Although the cowling did cause them to overheat, It also allowed them to produce greater power as the air trapped within the cowl was easier to "stir" with the cylinders than would be a stream of high velocity air directed at the front of the engine.

They were easy to start by diving to turn the prop - which turned the engine. And they have been known to run with the most awesome damage inflicted on one or more cylinders.

There are many stories about the gyroscopic forces and their ability to turn a sorely pressed pilot out of danger. The most engaging terms used to describe the turn of a Camel was said by Dick Day: "Why, it puts both eyes on the same side of your nose!"

The Gnome differed from other engines in that  the intake valve was located in the piston itself as was opened by a vacuum being formed in the cylinder during the intake cycle. The fuel gas mixture was admitted through the crankcase and sucked in by the vacuum as the piston moves downwards. Power was regulated by 'blipping' the ignition.


As the piston moves to the bottom of the cylinder, vacuum is lost and the inlet valve closes. The piston then moves upwards thus compressing the fuel air mixture. The ignition spark occurs before top dead centre.

 

The power stroke now begins, the piston being forced downwards by the pressure of the expanding gasses. The exhaust valve opens well before bottom dead centre.

This engine has a fairly long exhaust stroke.  In order to improve power or efficiency, engine valve timing often varies from what one might expect.


A number of engines were designed this way, including the Gnome, Gnome Monosoupape, LeRhone, Clerget, and Bentley to name a few.  It turns out there were some good reasons for the configuration:

Balance. Note that the crankcase and cylinders  revolve in one circle, while the pistons revolve in another, offset circle.  Relative to the engine mounting point, there are no reciprocating parts. This means there's no need for a heavy counterbalance.
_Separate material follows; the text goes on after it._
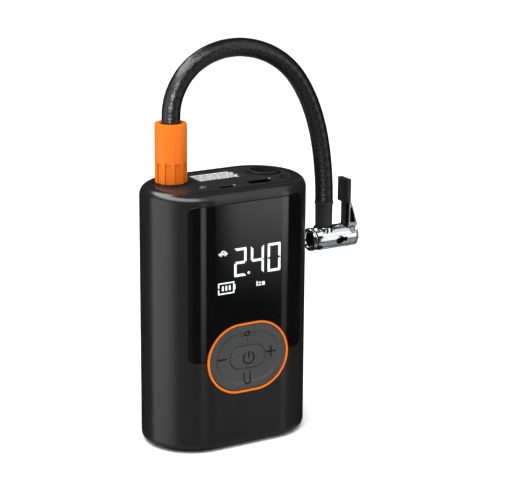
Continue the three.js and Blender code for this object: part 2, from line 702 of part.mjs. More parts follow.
// The head carries the outlet valve over the bore, and a passage from it to the hose port.
const headHigh = headLow + 8;
const valveSeat = headLow + 1.6;
function makeHead() {
  const passageZ = headLow + 4.6;
  const middleX = (compressorX + portX) / 2;
  const halfX = (compressorX - portX) / 2 + 9.4;
  const block = prism(roundedRectangle(halfX, 9.4, 9), headLow, headHigh, 8).translate([middleX, portY, 0]);
  const level = solid(new THREE.CylinderGeometry(1.6, 1.6, compressorX - portX, 12))
    .rotate([0, 0, 90]).translate([middleX, portY, passageZ]);
  return block
    .subtract(rod(4.5, headLow - 1, valveSeat).translate([compressorX, portY, 0]))
    .subtract(rod(1.6, headLow, passageZ, 12).translate([compressorX, portY, 0]))
    .subtract(rod(1.6, passageZ, headHigh + 1, 12).translate([portX, portY, 0]))
    .subtract(level);
}
add(model, 'cylinder_head', makeHead(), aluminium);
add(model, 'valve_disc', rod(4, headLow + gap, headLow + gap + 0.5), rubber)
  .position.set(compressorX, portY, 0);

// ---- Hose port and nut, all about the port's axis with z from the top of the deck ----

const hoseGroup = new THREE.Group();
hoseGroup.position.set(portX, portY, deckTop);
model.add(hoseGroup);

const fittingLow = headHigh + gap - deckTop;
const fittingRadius = portRadius + 1.6;
const fittingFlange = deckBottom - deckTop - ledgeThickness - gap;
add(hoseGroup, 'port_fitting', turned([
  [0, fittingLow], [fittingRadius, fittingLow], [fittingRadius, fittingFlange], [portRadius, fittingFlange],
  [portRadius, portHeight - 0.5], [portRadius - 0.5, portHeight], [0, portHeight],
], 32).subtract(rod(portBore, fittingLow - 1, portHeight + 1, 16)), aluminium);
const sealLow = portHeight + gap;
const sealRing = rod(4.8, sealLow, sealLow + 0.9).subtract(rod(portBore + 0.6, 0, bodyHeight, 16));
add(hoseGroup, 'port_seal', sealRing, rubber);
const tailLow = sealLow + 0.9 + gap;
const hoseStart = hoseRoute[0][1];
const tail = rod(nutBore - gap, tailLow, hoseStart - gap, 32).subtract(rod(portBore, 0, bodyHeight, 16));
add(hoseGroup, 'hose_tail', tail, brass);

const nutPhase = 0.425; // share of a pitch from +X to the first recess
function makeNut() {
  const low = portBossHeight + 0.4;
  const high = low + nutHeight;
  let nut = turned([
    [0, low], [nutRadius - 0.3, low], [nutRadius, low + 0.3], [nutRadius, high - 0.5],
    [nutRadius - 0.5, high], [0, high],
  ], 30);
  const pitch = 360 / nutRecesses;
  const floor = nutRadius - nutRecessDepth;
  const halfWidth = floor * Math.tan(THREE.MathUtils.degToRad(pitch / 3));
  const recess = box(floor, nutRadius + 1, -halfWidth, halfWidth, low - 1, low + nutRecessHeight);
  for (let k = 0; k < nutRecesses; k += 1) {
    nut = nut.subtract(recess.rotate([0, 0, (k + nutPhase) * pitch]));
  }
  const flare = [[0, high - 1.5], [hoseHole, high - 1.5], [hoseHole + 0.6, high + 0.1], [0, high + 0.1]];
  return nut
    .subtract(rod(nutBore, low - 1, hoseStart + gap, 32))
    .subtract(rod(hoseHole, low, high + 1, 32))
    .subtract(turned(flare, 32));
}
add(hoseGroup, 'hose_nut', makeNut(), orange);

function makeHose() {
  const line = new THREE.CatmullRomCurve3(hoseRoute.map(([x, z]) => new THREE.Vector3(x, 0, z)));
  const section = new THREE.Shape();
  section.absarc(0, 0, hoseDiameter / 2, 0, 2 * Math.PI);
  return solid(new THREE.ExtrudeGeometry(section, {
    steps: hoseSteps, curveSegments: hoseSides / 2, extrudePath: line, bevelEnabled: false,
  }));
}
add(hoseGroup, 'hose', makeHose(), braid);

// ---- Chuck, with its origin where the hose's middle line meets the barrel's axis ----

const [hoseEndX, hoseEndZ] = hoseRoute[hoseRoute.length - 1];
const saddleHigh = chuckRadius + 0.2;
const ferruleLow = saddleHigh + gap;
const ferruleHigh = ferruleLow + ferruleHeight;
const chuck = new THREE.Group();
chuck.position.set(hoseEndX, 0, hoseEndZ - gap - ferruleHigh);
hoseGroup.add(chuck);

const noseX = -10.3;
const noseCapLength = 2.1;
const sealFlange = 0.8;
const barrelX = noseX + noseCapLength + sealFlange + 2 * gap;
const tailX = 20.7;
const pivot = { x: 17, z: 4 };
const hubRadius = 3.2;
const barrelBore = 5.2;
const slotFront = pivot.x - hubRadius - 0.7;
const plungerEnd = pivot.x - hubRadius - 0.6;
const stemHoleRadius = 2.9;
const stemGrip = 3.8; // radius of the seal's hole, round a tyre valve's stem
const noseBore = 4.4;

// A solid turned about the barrel's axis, from [radius, x] points.
function alongBarrel(profile, sides = 32) {
  return turned(profile, sides).rotate([0, 90, 0]);
}

add(chuck, 'hose_ferrule', turned([
  [0, ferruleLow], [ferruleRadius, ferruleLow], [ferruleRadius + 0.15, ferruleHigh - 2.2],
  [ferruleRadius + 0.4, ferruleHigh - 1.8], [ferruleRadius + 0.4, ferruleHigh], [0, ferruleHigh],
], 32).subtract(rod(stemHoleRadius, 0, bodyHeight, 16)), matteBlack);
add(chuck, 'ferrule_stem', rod(stemHoleRadius - gap, barrelBore + 0.1, ferruleHigh - gap, 16)
  .subtract(rod(1.4, 0, bodyHeight, 12)), brass);

function makeBarrel() {
  const shell = alongBarrel([
    [0, barrelX], [chuckRadius - 0.7, barrelX], [chuckRadius, barrelX + 2], [chuckRadius, tailX - 2],
    [chuckRadius - 0.4, tailX - 1.8], [chuckRadius - 0.4, tailX - 1.3], [chuckRadius, tailX - 1.1],
    [chuckRadius, tailX - 0.3], [chuckRadius - 0.3, tailX], [0, tailX],
  ]);
  const saddle = turned([[0, 0], [6.6, 0], [6.6, 5.2], [6.1, saddleHigh], [0, saddleHigh]], 32);
  const slotHigh = chuckRadius + 1;
  const leverSlot = box(slotFront, tailX + 1, -leverHalfWidth - 0.35, leverHalfWidth + 0.35, -1.6, slotHigh);
  const keyhole = rodY(2.2, -chuckRadius - 1, 0, 7.6, -0.9, 16)
    .add(box(7.6, 13, -chuckRadius - 1, 0, -2, 0.2));
  const boreEnd = plungerEnd + plungerTravel + gap;
  const bore = [[0, barrelX - 1], [barrelBore, barrelX - 1], [barrelBore, boreEnd], [0, boreEnd]];
  return shell.add(saddle)
    .subtract(alongBarrel(bore, 24))
    .subtract(rod(stemHoleRadius, 0, chuckRadius + 2, 16))
    .subtract(leverSlot)
    .subtract(keyhole)
    .subtract(rodY(leverPinRadius + gap, -chuckRadius - 1, chuckRadius + 1, pivot.x, pivot.z, 16));
}
add(chuck, 'chuck_barrel', makeBarrel(), chrome);
add(chuck, 'chuck_nose', alongBarrel([
  [noseBore, noseX], [chuckRadius - 0.4, noseX], [chuckRadius - 0.1, noseX + 0.4],
  [chuckRadius - 0.1, noseX + noseCapLength], [noseBore, noseX + noseCapLength], [noseBore, noseX],
]), chrome);
const sealX = noseX + noseCapLength + gap;
const sealEnd = sealX + 4.6;
add(chuck, 'nose_seal', alongBarrel([
  [stemGrip, sealX], [chuckRadius - 0.4, sealX], [chuckRadius - 0.4, sealX + sealFlange],
  [barrelBore - gap, sealX + sealFlange], [barrelBore - gap, sealEnd], [stemGrip, sealEnd], [stemGrip, sealX],
], 24), rubber);
// The plunger's tip presses the tyre valve's pin when the lever is locked.
const plungerFace = sealEnd + 0.8;
const tipX = noseX + 6.2;
add(chuck, 'chuck_plunger', alongBarrel([
  [0, tipX], [0.7, tipX], [1.1, tipX + 0.5], [1.1, plungerFace], [barrelBore - 0.4, plungerFace],
  [barrelBore - 0.4, plungerEnd], [0, plungerEnd],
], 20), brass);

// The lever stands upright when it is locked. Its hub is a cam with a flat that lets the plunger back.
const leverFace = 14.9;
const leverTop = 20;
function makeYoke() {
  const outline = [[leverFace, 7], [18, 3], [21.2, 6], [16.8, leverTop], [leverFace, leverTop]];
  const arm = new THREE.Shape(outline.map(([x, z]) => new THREE.Vector2(x, z)));
  const hollow = [[16.2, 9], [19, 9], [16.7, 16.5], [16.2, 16.5]];
  const recess = new THREE.Shape(hollow.map(([x, z]) => new THREE.Vector2(x, z)));
  const flatZ = pivot.z - hubRadius + plungerTravel;
  const hub = rodY(hubRadius, -leverHalfWidth, leverHalfWidth, pivot.x, pivot.z, 32)
    .subtract(box(0, 2 * pivot.x, -chuckRadius, chuckRadius, -chuckRadius, flatZ));
  return plate(arm, -leverHalfWidth, leverHalfWidth).add(hub)
    .subtract(plate(recess, -leverHalfWidth - 1, -leverHalfWidth + 1.2))
    .subtract(plate(recess, leverHalfWidth - 1.2, leverHalfWidth + 1))
    .subtract(rodY(leverPinRadius + gap, -chuckRadius, chuckRadius, pivot.x, pivot.z, 16));
}
add(chuck, 'lever_yoke', makeYoke(), chrome);
const paddleLow = leverTop + gap;
const paddle = prism(roundedRectangle(1.65, 5.2, 0.8), paddleLow, paddleLow + 14.2, 3)
  .translate([14.15, 0, 0]);
const leverStem = box(leverFace - gap - 1.5, leverFace - gap, -1.9, 1.9, chuckRadius + 0.6, paddleLow + 1);
add(chuck, 'lever_pad', paddle.add(leverStem), innerPlastic);
add(chuck, 'lever_pin', rodY(leverPinRadius, -5.5, 5.5, pivot.x, pivot.z, 16), steel);

export default model;
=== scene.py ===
import json
import math

import bmesh
import bpy
from mathutils import Matrix, Vector


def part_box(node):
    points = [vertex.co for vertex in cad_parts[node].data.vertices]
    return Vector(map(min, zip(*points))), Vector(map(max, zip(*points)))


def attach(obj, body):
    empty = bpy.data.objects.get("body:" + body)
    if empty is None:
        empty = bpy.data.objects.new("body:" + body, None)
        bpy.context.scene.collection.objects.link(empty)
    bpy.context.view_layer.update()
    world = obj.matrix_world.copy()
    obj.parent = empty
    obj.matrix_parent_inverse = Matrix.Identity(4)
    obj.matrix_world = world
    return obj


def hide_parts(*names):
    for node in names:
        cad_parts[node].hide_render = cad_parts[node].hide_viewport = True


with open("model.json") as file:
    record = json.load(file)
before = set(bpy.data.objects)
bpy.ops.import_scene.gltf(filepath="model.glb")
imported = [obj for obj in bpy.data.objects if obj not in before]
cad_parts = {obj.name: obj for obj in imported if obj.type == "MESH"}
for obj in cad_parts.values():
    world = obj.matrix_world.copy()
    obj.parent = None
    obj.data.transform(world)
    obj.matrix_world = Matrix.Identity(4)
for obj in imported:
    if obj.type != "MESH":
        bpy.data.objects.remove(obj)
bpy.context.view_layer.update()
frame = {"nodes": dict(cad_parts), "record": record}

# Pieces are modelled in millimetres about the row's origin, and scaled to metres when they are finished.
MM = 0.001
GAP = 0.3

# ---- Driving dimensions, in millimetres ----

REACH = 20.5  # from the middle of the body to the centre of each round end
BODY_RADIUS = 29
BODY_HEIGHT = 150
SHOULDER = 6.5
BASE_ROUND = 5
WALL = 2.6
DECK_RADIUS = 20.8
DECK_TOP = 149.7
DECK_THICKNESS = 2.5
CAP_RADIUS = 22
CAP_THICKNESS = 2.7
FRONT = -BODY_RADIUS
PORT = Vector((-30.7, 4.6, DECK_TOP))
SOCKET_X = 29.0
PAD_Z = 53
PAD_REACH = 5.5
RING_RADIUS = 20.5
CHUCK = Vector((70.2, 4.6, 105.0))
BODY_SIDES = 128


def span(node, axis):
    """The lowest and highest place of a CAD node along an axis, in millimetres."""
    low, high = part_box(node)
    return low[axis] / MM, high[axis] / MM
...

Air Cooling. Keeping an engine cool was an ongoing challenge for early engine designers.  Many resorted to heavy water cooling systems.  Air cooling was quite adequate on rotary engines, since the cylinders are always in motion.
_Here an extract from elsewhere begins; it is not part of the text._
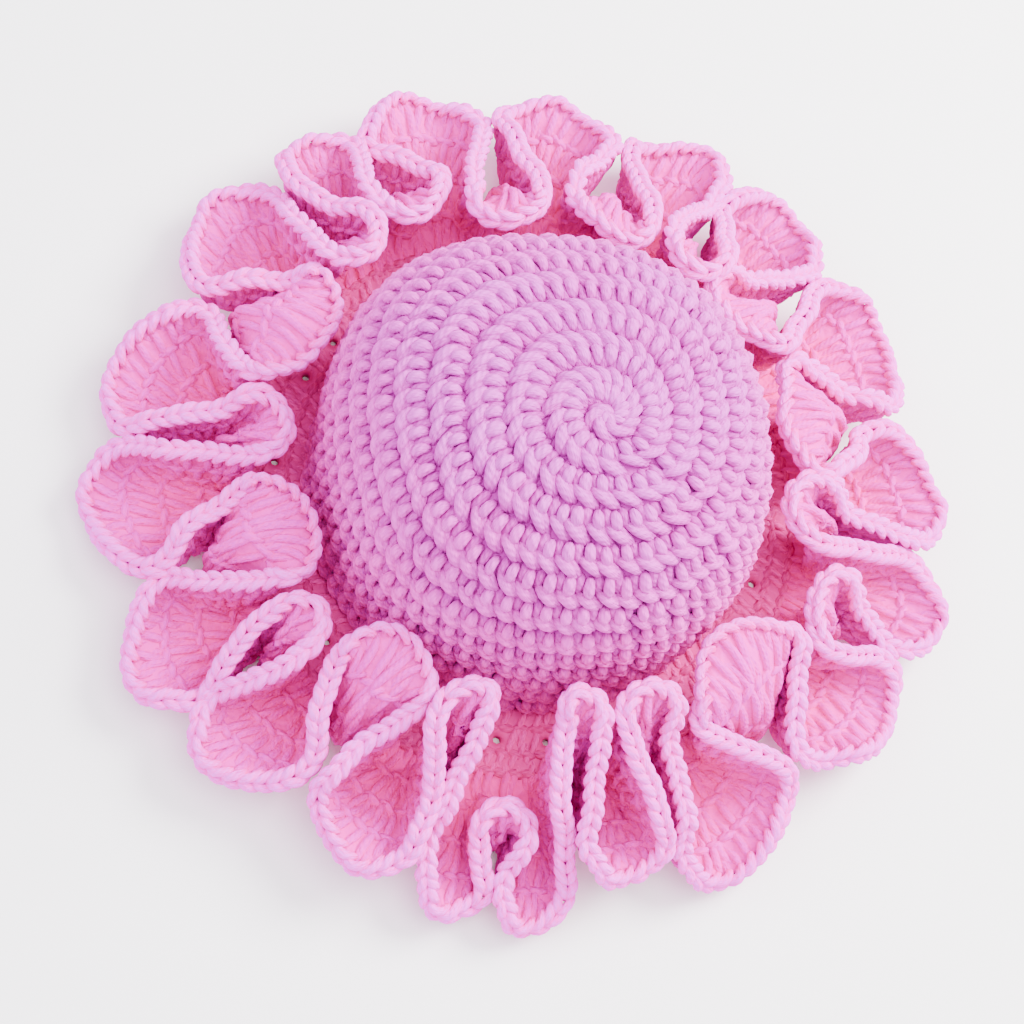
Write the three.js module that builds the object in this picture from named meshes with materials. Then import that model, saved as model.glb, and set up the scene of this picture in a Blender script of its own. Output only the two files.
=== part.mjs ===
// A crocheted ruffle hat, lying on a table with its crown up. A domed crown worked in rounds stands
// in a flat brim with a round of eyelets. A deep ruffle grows out of the brim's outer edge and stands
// in folds round the crown, and a corded edging closes its free edge.
// Millimetres, +Z up. The origin is on the table, under the middle of the hat's bounding box.

import * as THREE from 'three';
import { mergeVertices } from 'three/addons/utils/BufferGeometryUtils.js';

// Driving dimensions
const HEAD_RADIUS = 87; // inside of the crown where the head goes in
const CROWN_WALL = 5; // the crown's stitches, one layer thick
const CROWN_HEIGHT = 126; // table to the middle of the crown's top
const BRIM_WIDTH = 25;
const BRIM_WALL = 5;
const EYELET_RADIUS = 2.5;
const EYELET_COUNT = 32;
const EYELET_PLACE = 0.5; // share of the brim's width, from the crown
const RUFFLE_WIDTH = 62; // brim's edge to the farthest fold, seen from above
const RUFFLE_HEIGHT = 66; // table to the middle of the highest fold's edge
const RUFFLE_WALL = 4;
const RIM_WALL = 3; // the ruffle thins to this where the edging is worked onto it
const EDGING_RADIUS = 3.3;
const SEAM_GAP = 0.3; // clearance where one piece is worked onto the next

// How finely the faceted solids follow the soft shapes
const CROWN_COLUMNS = 40;
const CROWN_ROWS = 10;
const BRIM_COLUMNS = 60;
const EYELET_SIDES = 5;
const COLUMNS_PER_FOLD = 15;
const RUFFLE_ROWS = 4;
const EDGING_SIDES = 5;
const CROWDING = 0.5; // how far the ruffle's columns crowd at its bends, from 0, evenly spaced, to 1
const STEPS_PER_POINT = 20; // for measuring the length of the ruffle's edge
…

No flywheel. The crankcase and cylinders provided more than adequate momentum to smooth out the power pulses, eliminating the need for a heavy flywheel.

All these factors gave rotary engines the best power-to-weight ratio of any configuration at the time, making them ideal for use in fighter planes.  Of course, there were disadvantages as well:

Gyroscopic effect. A heavy spinning object resists efforts to disturb it's orientation (A toy gyroscope demonstrates the effect nicely).  This made the aircraft difficult to manoeuvre.

Total Loss Oil system.  Centrifugal force throws lubricating oil out after it's first trip through the engine.  It was usually castor oil that could be readily combined with the fuel. (The romantic-looking scarf the pilot wore was actually a towel used to wipe the slimy stuff off his goggles!)  

The aircraft's range was thus limited by the amount of oil it could carry as well as fuel.  Most conventional engines continuously re-circulate a relatively small supply of oil.